Image: Purchase an authorized strap kit from a hardware store and secure your water heater to a wall stud with metal straps to prevent it from tipping over in an earthquake

An unsecured water heater that falls over in an earthquake can cause flooding and fires. Purchase an authorized strap kit from a hardware store and secure your water heater to a wall stud with metal straps to prevent it from tipping over. In California, it is required by law to secure your water heater.

11.Get help from the pros - work with a licensed contractor or engineer

Seismic retrofitting is a complex process that should usually be done by professionals or in some cases skilled do-it-yourselfers. Work with a licensed contractor or engineer and make sure that your retrofit is done properly.

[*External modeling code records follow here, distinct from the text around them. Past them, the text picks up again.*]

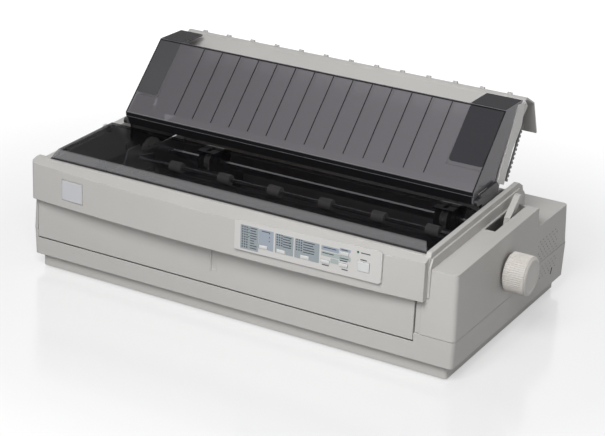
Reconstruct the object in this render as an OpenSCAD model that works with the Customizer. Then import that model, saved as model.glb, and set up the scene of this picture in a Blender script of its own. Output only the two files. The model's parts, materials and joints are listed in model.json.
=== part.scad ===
// Wide-carriage dot matrix printer, standing on its feet.
// Working frame: x from the left face, y from the front face, z from the floor.

/* [Case] */
// Width of the moulded case
case_w = 608; // [596:1:640]
// Depth of the case from its front face to its rear face
case_d = 342; // [336:1:370]
// Wall of the case mouldings
wall = 2.6; // [2:0.1:3.2]
// Radius of the upright corners of the case
corner_r = 6; // [3:0.5:10]
// Height of the lower case's bottom edge above the floor
lower_z = 20; // [16:0.5:22]
// Height of the seam between the cases at the front
seam_z = 54.5; // [52:0.5:56]
// Height of the seam at the rear, behind the step
rear_seam_z = 66.5; // [62:0.5:70]
// Distance of the step in the seam from the front face
seam_step_y = 205; // [190:1:215]
// Gap that shows as the line between the cases
seam_gap = 0.5; // [0.3:0.1:0.8]
// Lean of the upper case's walls, in degrees
upper_draft = 2.2; // [1:0.1:2.6]
// Lean of the lower case's walls, in degrees
lower_draft = 1.2; // [0.5:0.1:2]

/* [Base] */
// Inset of the plinth at the sides and rear
plinth_side = 10; // [6:0.5:14]
// Inset of the plinth at the front
plinth_front = 8; // [5:0.5:12]
// Height of the plinth's underside above the floor
plinth_z = 2.5; // [2:0.1:4]
// Diameter of a rubber foot
foot_d = 24; // [18:1:28]
// Distance of the feet's centres from the case's faces
foot_inset = 46; // [36:1:60]

/* [Tower and ridges] */
// Width of the tower on the right
tower_w = 45.5; // [44:0.5:48]
// Height of the tower's top at its front
tower_front_z = 138; // [134:0.5:141]
// Height of the tower's top at its back
tower_back_z = 145; // [142:0.5:148]
// Distance of the tower's back from the front face
tower_back = 240; // [236:1:246]
// Height of the rear deck
deck_z = 119; // [117:0.5:122]
// Width of the ridge beside the cover
ridge_w = 6.5; // [5.5:0.1:8]
// Width of the left side, outside the cover
left_w = 22; // [20:0.5:24]
// Height of the left side's top at its front
left_front_z = 151; // [149:0.5:152]
// Height of the left side's top at its back
left_back_z = 158; // [155:0.5:159]
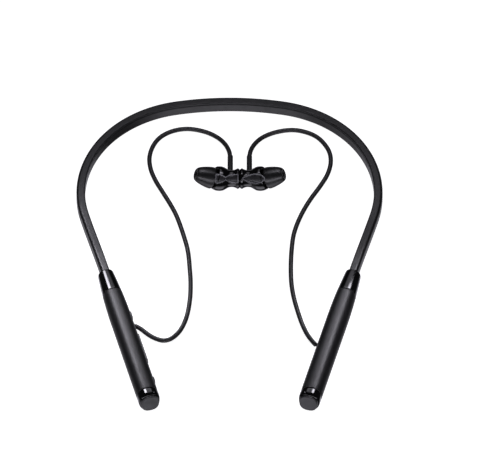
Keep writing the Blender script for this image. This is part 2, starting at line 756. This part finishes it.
def running_length(points):
    total = [0.0]
    for a, b in zip(points, points[1:]):
        total.append(total[-1] + (b - a).length)
    return total


def resampled(points, spacing):
    """The path at even steps, and its length."""
    total = running_length(points)
    count = round(total[-1] / spacing)
    made, i = [], 0
    for k in range(count + 1):
        goal = total[-1] * k / count
        while i < len(points) - 2 and total[i + 1] < goal:
            i += 1
        share = (goal - total[i]) / (total[i + 1] - total[i])
        made.append(points[i].lerp(points[i + 1], share))
    return made, total[-1]


def tube(path, radius, sides=28):
    """Rings along a path, carried without twist."""
    rings = []
    tangent = (path[1] - path[0]).normalized()
    across = tangent.orthogonal().normalized()
    for i, centre in enumerate(path):
        turned = (path[min(i + 1, len(path) - 1)] - path[max(i - 1, 0)]).normalized()
        across = tangent.rotation_difference(turned) @ across
        tangent = turned
        other = tangent.cross(across)
        rings.append([
            centre + (across * math.cos(a) + other * math.sin(a)) * radius
            for a in (2 * math.pi * k / sides for k in range(sides))
        ])
    return rings


def make_cable(side):
    """The cable follows its earbud over the stretch between its two blend places."""
    path, length = resampled(catmull_rom([Vector(p) for p in ROUTES[side]], 24), 0.8)
    vertices, faces = lofted(tube(path, CABLE_RADIUS))
    piece = make_piece(
        f"{side}_cord", vertices, faces, None, "cable_jacket", [f"{side}_cable"])
    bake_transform(piece)


# ---------------------------------------------------------------- pods
def pod_frame(side):
    tip = LINE.side(LINE.arc_length + TIP_TO_ARC)
    sign = SIDES[side]
    turn = Matrix.Rotation(-sign * TOE_IN, 4, "Z")
    flip = Matrix.Diagonal((-sign, 1, 1, 1))
    return Matrix.Translation((sign * tip.x, tip.y, POD_AXIS_Z)) @ turn @ flip


def pod_half(at):
    full = 1 - (1 - min((POD_LENGTH - at) / TAPER_LENGTH, 1)) ** TAPER_POWER
    return [neck + (pod - neck) * full for neck, pod in zip(NECK_HALF, POD_HALF)]


def pod_point(angle, at):
    """Place on the pod's skin; x is inwards, to the other pod, and z is up from the axis."""
    wide, tall = pod_half(at)
    power = 2 / SECTION_POWER
    return Vector((wide * signed_power(math.cos(angle), power), at,
                   max(tall * signed_power(math.sin(angle), power), -POD_AXIS_Z)))


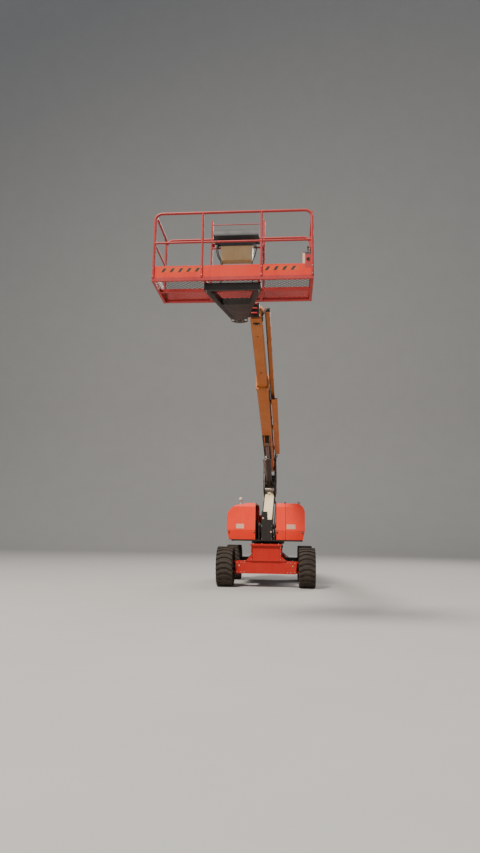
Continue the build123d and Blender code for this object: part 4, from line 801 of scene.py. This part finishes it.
def upright():
    tip, top = pivot("upright_level"), pivot("main_lift")
    parts = Shape("upright_fittings", "upright_body", "steel black sleeve hose pale braid",
                  around(tip))
    for side in (-1, 1):
        out = RIGHT * side
        for pin in (tip, top):
            parts.turned(pin + out * 0.166, out, disc(58, 5, (7, 52)), 28, 1)
            parts.turned(pin + out * 0.184, out, disc(42, 3, (5, 36)), 24, 0)
            parts.bolts(pin + out * 0.172, out, 51, 3, 6)
        parts.turned((side * 165, -200, 330), out, disc(50, 5, (7, 44)), 24, 1)
        parts.turned((side * 169, -200, 330), out, disc(30, 3, (4, 24)), 20, 4)
        # stiffening strips along the cheek's edges
        x = side * 167
        parts.strip((x, 120, 100), (x, 190, 860), 5, 22)
        parts.strip((x, -290, 260), (x, 0, 840), 5, 22)
    # hoses up the left cheek in a braided sleeve, and up the right one
    for k in range(2):
        x = -177 - 17 * k
        parts.hose([(x, 150 - 50 * k, 60), (x, 60, 200), (x - 6, 0, 450), (x, 30, 700),
                    (x + 4, -100, 980), (x, -260, 1080)], 9, 5 - 2 * k)
    for k in range(2):
        x = 176 + 18 * k
        parts.hose([(x, 200, 50), (x, 100, 250), (x + 6, 40, 500), (x, 60, 750),
                    (x - 3, -120, 1000), (x, -300, 1060)], 9, 2)
    for side in (-1, 1):
        for y, z in ((70, 200), (0, 450), (35, 720)):
            parts.block((side * 185, y, z), (38, 60, 20), 1)
            parts.bolt((side * 172, y + 20, z + 10), UP, 6)
    # the pale cross strip and the bolts of the back plate
    parts.turned((-139, -375, 175), RIGHT, disc(23, 278), 20, 4)
    for z in (250, 400, 550):
        for x in (-100, 100):
            parts.bolt((x, 117 + 52 * (z - 165) / 475, z), -BACK, 8)
    parts.done(1)


CARRIER_LINKS, LINK_PITCH = 60, 61


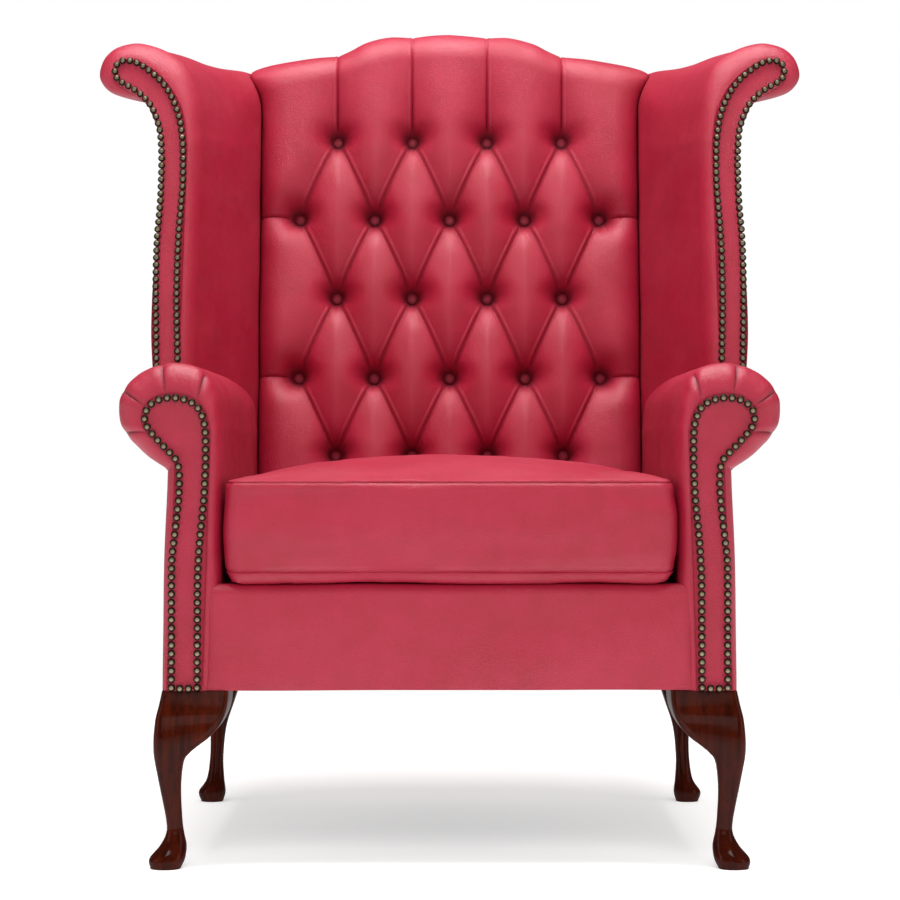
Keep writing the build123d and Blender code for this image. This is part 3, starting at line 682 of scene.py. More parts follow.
# %% Rings from the facing back to the frame
TURN = np.linspace(0, pi / 2, 15)
ARM_BACK = 32.2
HAIR = 0.05


def arm_rings():
    rings = []
    for turn in TURN:
        outline = arm_ring(1 - sin(turn), FLOOR_OF_FRAME)
        behind = ARM_FRONT + FACING + ARM_NOSE * (1 - cos(turn))
        rings.append(upright(outline[:, 0], behind, outline[:, 1]))
    start = ARM_FRONT + FACING + ARM_NOSE
    outline = arm_ring_on_frame()
    end = frame_face(outline[:, 1]) + ARM_BACK / cos(RAKE)
    for share in np.linspace(0, 1, 52) ** 0.85:
        rings.append(upright(outline[:, 0], start + share * (end - start) + HAIR, outline[:, 1]))
    for further, inset in ((0.1, 0.0), (1.4, 0.3), (2.2, 1.2)):
        outline = smaller(arm_ring(0, ABOVE_SEAT_RAIL), inset)
        end = frame_face(outline[:, 1]) + (ARM_BACK + further) / cos(RAKE)
        rings.append(upright(outline[:, 0], end, outline[:, 1]))
    return np.array(rings)


# %% [markdown]
# The pleats are shallow folds that run across the turned front, deepest at the facing. Each is
# a narrow groove with a swelling on either side of it. Inside, the colour is painted darker, as
# painted shade.

# %% Pleats on the front of the roll
ARM_PLEATS = [(-365.6, 496.0), (-369.0, 540.7), (-327.9, 565.8), (-280.9, 556.7)]
GROOVE, SWELLING = 1.8, 1.3
GROOVE_WIDTH = 1.7
MIDDLE_OF_ARM = (-318, 0, 440)


def hump(away, width):
    """1 where away is 0, falling softly to nothing on both sides."""
    return np.exp(-((away / width) ** 2))


def gathered(rings):
    """Amounts to push the rings by, and how much painted shade each place gets, for the arm's
    pleats.
    """
    amounts = np.zeros(rings.shape[:2])
    dark = np.zeros(rings.shape[:2])
    front = rings[len(TURN) // 2]
    reach = np.concatenate([[0], np.cumsum(np.linalg.norm(np.diff(front, axis=0), axis=1))])
    places = [reach[np.argmin(np.linalg.norm(front[:, (0, 2)] - p, axis=1))] for p in ARM_PLEATS]
    for row, turn in enumerate(TURN[1:-1], 1):
        fade = sin(turn * 2) ** 0.6
        for place in places:
            away = np.abs(reach - place)
            amounts[row] -= GROOVE * fade * hump(away, GROOVE_WIDTH)
            amounts[row] += SWELLING * fade * hump(away - 9, 6)
            # Painted shade along each pleat's groove.
            dark[row] += 0.75 * fade * hump(away, GROOVE_WIDTH * 1.1)
    return amounts, dark


rings = arm_rings()
amounts, dark = gathered(rings)
rings = push(rings, amounts, rings * (0, 1, 0) + MIDDLE_OF_ARM)
left_arm = loft("left_arm", rings, tuck_shade=dark)
swell(left_arm, 0.7 * ripples(read_points(left_arm), 70, 1))
print(f"arm: {litres(left_arm):.1f} litres")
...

Seismic retrofitting can be a complex and technical process that requires specialized knowledge and skills. Skilled DIYers might be able to complete a home-built brace and bolt style retrofit on their own. However, more complex retrofitting work, such as on a soft story structure or a hillside house, requires licensed contractors or structural engineers. Professionals like these are essential to make sure your retrofit is done properly and according to the building code.

Investing in your home with a seismic retrofit can help keep your family safe and protects your most valuable financial asset. In many cases (such as for a wood framed raised foundation home) the retrofit is quick and simple to complete. And it may be cheaper than you think—sometimes as low as $3,000 - $4,000 depending on what type of home you live in. Grants are sometimes available to help keep costs even lower. One thing is for sure, investing in a retrofit today is a LOT cheaper than repairing or rebuilding a house that has collapsed or been shaken off its foundation.

These tips can help increase earthquake resistance and reduce the risk of damage to your home and injury to your loved ones. Act now to strengthen your home and make it more resilient to earthquakes.